TAXES. All prices are exclusive of all sales, use and excise taxes, and any other similar taxes, duties and charges of any kind imposed by any governmental authority on any amounts payable by Buyer. Buyer shall be responsible for all such charges, costs and taxes; provided that Buyer shall not be responsible for any taxes imposed on, or with respect to, Seller’s income, revenues, or real or personal property.

RISK OF LOSS AND TITLE. Unless otherwise provided in the Proposal, title and risk of loss to Goods shipped passes to Buyer upon Seller’s tender of the Goods to the carrier. Seller shall not be liable for any delays, loss or damage in transit.

DAMAGES. Seller is not liable for consequential, indirect, incidental, special, exemplary, punitive or enhanced damages, for lost profits or revenues, or for diminution in value, arising out of or relating to any breach of the Agreement or otherwise, regardless of (i) whether such damages were foreseeable, (ii) whether or not the Buyer was advised of the possibility of such damages or (iii) the legal or equitable theory (contract, tort or otherwise) upon which the claim is based, and notwithstanding the failure of any agreed or other remedy of its essential purpose. In no event shall Seller’s aggregate liability arising out of or related to the Agreement (including a breach of the Limited Warranty), whether arising out of or related to breach of contract, tort or otherwise, exceed the purchase price for the Goods.
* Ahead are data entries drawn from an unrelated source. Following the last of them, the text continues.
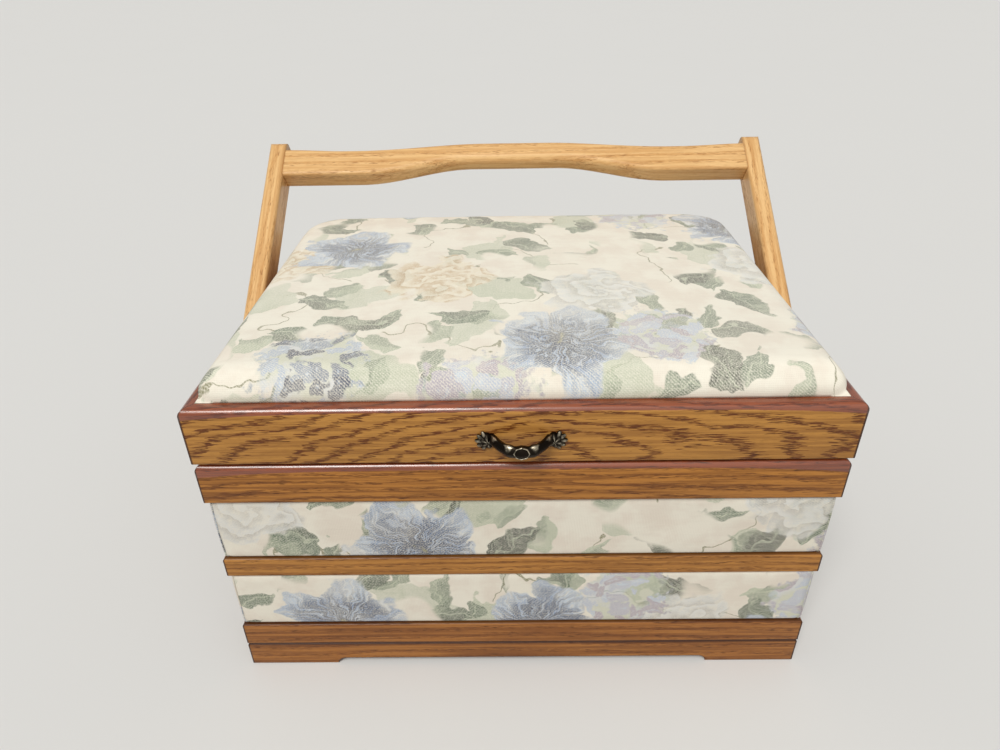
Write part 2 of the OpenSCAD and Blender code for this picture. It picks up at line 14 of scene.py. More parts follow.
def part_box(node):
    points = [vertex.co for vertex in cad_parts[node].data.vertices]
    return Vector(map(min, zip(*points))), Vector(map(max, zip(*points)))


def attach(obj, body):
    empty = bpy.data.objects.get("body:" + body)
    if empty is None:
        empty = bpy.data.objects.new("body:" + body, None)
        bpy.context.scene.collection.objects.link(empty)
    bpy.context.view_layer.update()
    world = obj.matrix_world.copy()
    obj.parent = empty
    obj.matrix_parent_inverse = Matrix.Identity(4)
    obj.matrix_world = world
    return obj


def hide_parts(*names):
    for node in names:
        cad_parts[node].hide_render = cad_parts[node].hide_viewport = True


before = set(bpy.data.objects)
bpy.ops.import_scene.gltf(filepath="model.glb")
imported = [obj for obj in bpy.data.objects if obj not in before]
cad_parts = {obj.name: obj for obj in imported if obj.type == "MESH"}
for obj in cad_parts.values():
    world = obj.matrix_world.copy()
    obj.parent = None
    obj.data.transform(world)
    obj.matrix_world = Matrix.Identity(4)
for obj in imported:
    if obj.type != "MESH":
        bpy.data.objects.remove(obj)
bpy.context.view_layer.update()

LOG = logging.getLogger("sewing_carrier")
MM = 0.001
TAU = 2 * math.pi
GREY = (0.5, 0.5, 0.5)
SIDES = ("front", "right", "back", "left")

Colour = tuple[float, float, float]
Value = Any


def tint(red: float, green: float, blue: float) -> Colour:
    """Turn a colour as seen on a screen into the linear one that a shader takes.

    Args:
        red: Red from 0 to 255.
        green: Green from 0 to 255.
        blue: Blue from 0 to 255.

    Returns:
        The linear colour.
    """
    def linear(level: float) -> float:
        """One channel."""
        part = level / 255
        return part / 12.92 if part <= 0.04045 else ((part + 0.055) / 1.055) ** 2.4

    return (linear(red), linear(green), linear(blue))


# Node helpers


class Wire:
    """An output in a node tree. Arithmetic on it adds Math or Vector Math nodes."""

    def __init__(self, desk: "NodeDesk", socket: bpy.types.NodeSocket) -> None:
        """Keep the socket, and the desk that adds nodes after it."""
        self.desk, self.socket = desk, socket

    def op(self, operation: str, other: Value = None) -> "Wire":
        """Add a Math node, or a Vector Math node after a vector or a colour.

        Args:
            operation: Its operation.
            other: The second value, where it takes one.

        Returns:
            The result.
        """
        kind = "ShaderNodeMath" if self.socket.type == "VALUE" else "ShaderNodeVectorMath"
        node = self.desk.add(kind, operation=operation)
        self.desk.feed(node.inputs[0], self)
        if other is not None:
            self.desk.feed(node.inputs[1], other)
        return Wire(self.desk, node.outputs[int(operation in ("LENGTH", "DOT_PRODUCT"))])

    def __add__(self, other: Value) -> "Wire":
        """The sum."""
        return self.op("ADD", other)

    def __sub__(self, other: Value) -> "Wire":
        """The difference."""
        return self.op("SUBTRACT", other)

    def __rsub__(self, other: Value) -> "Wire":
        """A number less this one."""
        return self * -1 + other

    def __mul__(self, other: Value) -> "Wire":
        """The product."""
        return self.op("MULTIPLY", other)

    def __truediv__(self, other: Value) -> "Wire":
        """The quotient."""
        return self.op("DIVIDE", other)

    def __pow__(self, other: Value) -> "Wire":
        """The power."""
        return self.op("POWER", other)

    def __abs__(self) -> "Wire":
        """The distance from nought."""
        return self.op("ABSOLUTE")

    def split(self) -> "list[Wire]":
        """The three parts of a vector."""
        node = self.desk.add("ShaderNodeSeparateXYZ")
        self.desk.feed(node.inputs[0], self)
        return [Wire(self.desk, part) for part in node.outputs]

    def colour(self) -> "Wire":
        """The colour that a noise node gives beside its value."""
        return Wire(self.desk, self.socket.node.outputs["Color"])

    def ramp(self, low: float, high: float, start: float = 0, end: float = 1) -> "Wire":
        """Rise smoothly from start to end as this goes from low to high.

        Args:
            low: Where the rise starts.
            high: Where it ends.
            start: Result up to low.
            end: Result from high on.

        Returns:
            The result.
        """
        node = self.desk.add("ShaderNodeMapRange", interpolation_type="SMOOTHSTEP")
        for index, value in enumerate((self, low, high, start, end)):
            self.desk.feed(node.inputs[index], value)
        return Wire(self.desk, node.outputs[0])

    def mix(self, low: Value, high: Value, mode: str = "MIX") -> "Wire":
        """Mix two colours by this mask.

        Args:
            low: Colour where the mask is 0.
            high: Colour where it is 1.
            mode: Blend mode.

        Returns:
            The colour.
        """
        node = self.desk.add("ShaderNodeMix", data_type="RGBA", blend_type=mode)
        for index, value in ((0, self), (6, low), (7, high)):
            self.desk.feed(node.inputs[index], value)
        return Wire(self.desk, node.outputs[2])

    def grain(self, scale: float = 1, detail: float = 2, rough: float = 0.5) -> "Wire":
        """Noise read at this place.

        Args:
            scale: Its scale.
            detail: Its detail.
            rough: Its roughness.

        Returns:
            The noise's value.
        """
        node = self.desk.add("ShaderNodeTexNoise", noise_dimensions="3D")
        self.desk.fill(node, Vector=self, Scale=scale, Detail=detail, Roughness=rough)
        return Wire(self.desk, node.outputs[0])

    def bump(self, strength: float, distance: float, normal: "Wire | None" = None) -> "Wire":
        """Raise the surface by this height.

        Args:
            strength: Strength of the bump.
            distance: Depth of the relief in metres.
            normal: Normal that it starts from.

        Returns:
            The normal.
        """
        node = self.desk.add("ShaderNodeBump")
        self.desk.fill(node, Strength=strength, Distance=distance, Height=self)
        if normal:
            self.desk.fill(node, Normal=normal)
        return Wire(self.desk, node.outputs[0])


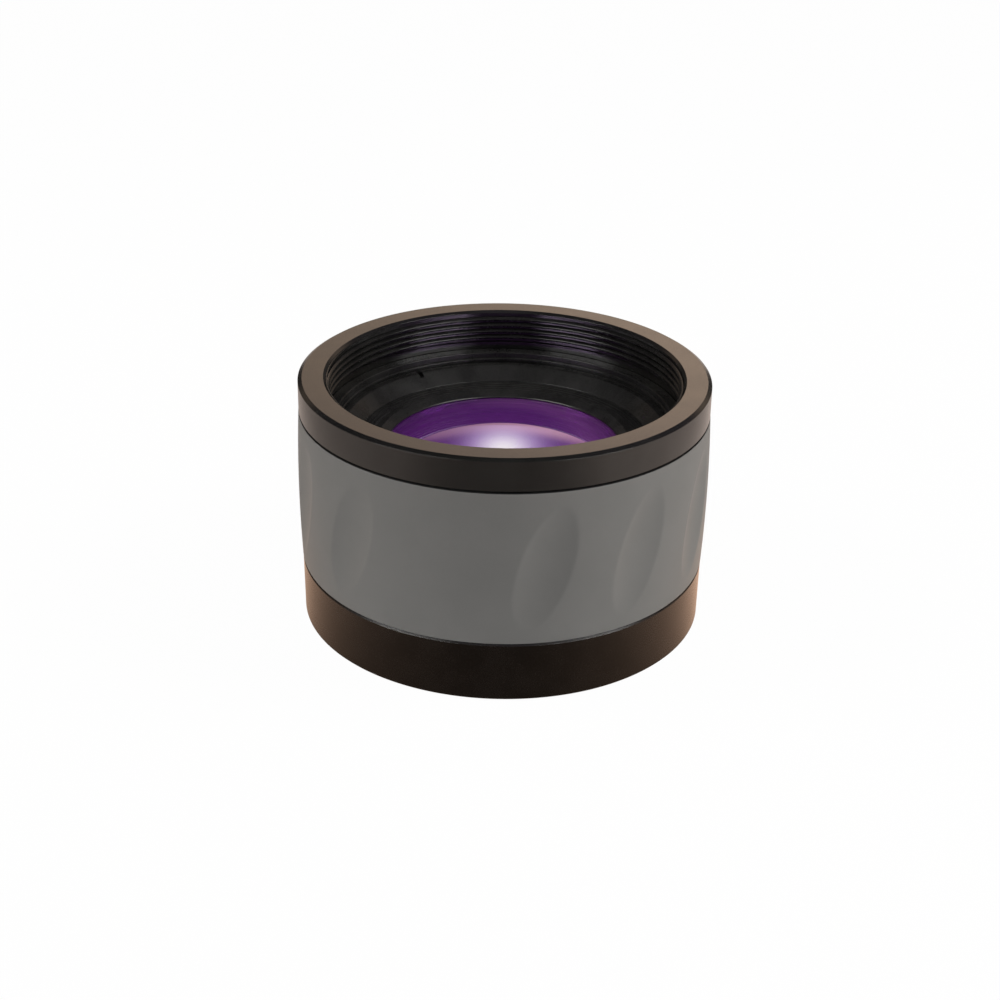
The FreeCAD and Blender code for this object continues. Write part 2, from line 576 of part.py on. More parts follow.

DELAYS. Seller shall not be liable or responsible to Buyer, nor be deemed to have defaulted or breached the Agreement, for any failure or delay in fulfilling or performing any term of the Agreement when and to the extent such failure or delay is caused by or results from (i) acts or circumstances beyond the reasonable control of Seller including, without limitation, acts of God, flood, fire, earthquake, explosion, governmental actions, war, invasion or hostilities (whether war is declared or not), terrorist threats or acts, riot, or other civil unrest, national emergency, revolution, insurrection, epidemic, lockouts, strikes or other labor disputes (whether or not relating to either party’s workforce), or restraints or delays affecting carriers or inability or delay in obtaining supplies of adequate or suitable materials, materials or telecommunication breakdown or power outage, or (ii) Buyer’s acts, including the lack of correct or complete data furnished by Buyer, changes or revisions in specifications requested or consented to by Buyer, or tardy approval of drawings by Buyer.

STORAGE. Seller, at its option, may place Goods for which manufacture or delivery is delayed where Seller is not responsible in storage, either in Seller’s plant or elsewhere, for Buyer’s account and risk, in which cased Buyer will be responsible for and pay Seller’s regular storage charges and expenses in connection therewith promptly upon presentation of invoices. If Seller does not store (or discontinues storage of) the Goods, Buyer will, on request, provide or arrange for suitable storage facilities and assume all costs and risks in connection therewith.

PATENTS. Seller shall indemnify, defend and hold harmless Buyer from and against all losses, damages, liabilities, and actions arising out of any claim of a third party alleging that any of the Goods infringe any United States patents of a third party. If the Goods, or any part of the Goods, becomes, or in Seller’s opinion is likely to become, subject to a third-party claim that qualifies for such intellectual property indemnification coverage, Seller shall, at its sole option and expense, notify Buyer in writing to cease using all or a part of the Goods, in which case Buyer shall immediately cease all such use of such Goods on receipt of Seller’s notice. Notwithstanding anything to the contrary, Seller is not obligated to indemnify or defend Buyer against any claim under this paragraph if such claim arises out of or results from: (i) use of the Goods in any manner not otherwise authorized under the Agreement or that does not materially conform with any usage instructions provided by Seller, (ii) use of the Goods, including use of the Goods in combination with any products, materials or equipment supplied to Buyer by a person other than Seller, if the infringement would have been avoided by the use of the Goods or use of the Goods not so combined;(iii) any modifications or changes made to the Goods by or on behalf of any person other than Seller, if the infringement would have been avoided without such modification or change; or (iv) goods (including Goods), products or assemblies manufactured or designed by Buyer. This paragraph sets forth Seller’s entire liability and the sole and exclusive remedy for Buyer for any damages covered by this paragraph.

RETURNED EQUIPMENT. All sales of Goods to Buyer are made on a one-way basis and Buyer has no right to return Goods purchased under the Agreement to Seller without Seller’s prior written consent and only if Buyer pays all transportation charges in advance. Seller will refuse to accept shipment of any Goods unless the foregoing conditions have been complied with. Goods built to Buyer’s specifications cannot be returned under any conditions.

CANCELLATION. Buyer may not alter, modify or cancel the Agreement (or any accepted purchase order) without Seller’s prior written consent may not be altered or modified by Purchaser unless agreed to in writing and signed by an authorized officer of the Company. Any cancellation consented to will require Buyer to pay Seller for all work in process and the full cost of any raw materials or supplies Seller used or made firm commitments to acquire, , plus a reasonable profit.

LAW; JURISDICTION. All matters arising out of or relating to this Agreement is governed by and construed in accordance with the internal laws of the State of Ohio. Any legal suit, action or proceeding arising out of or relating to this Agreement shall be instituted in the federal courts of the United States of America or the courts of the State of Ohio in each case located in the City of Cleveland and County of Cuyahoga], and each party irrevocably submits to the exclusive jurisdiction of such courts in any such suit, action or proceeding.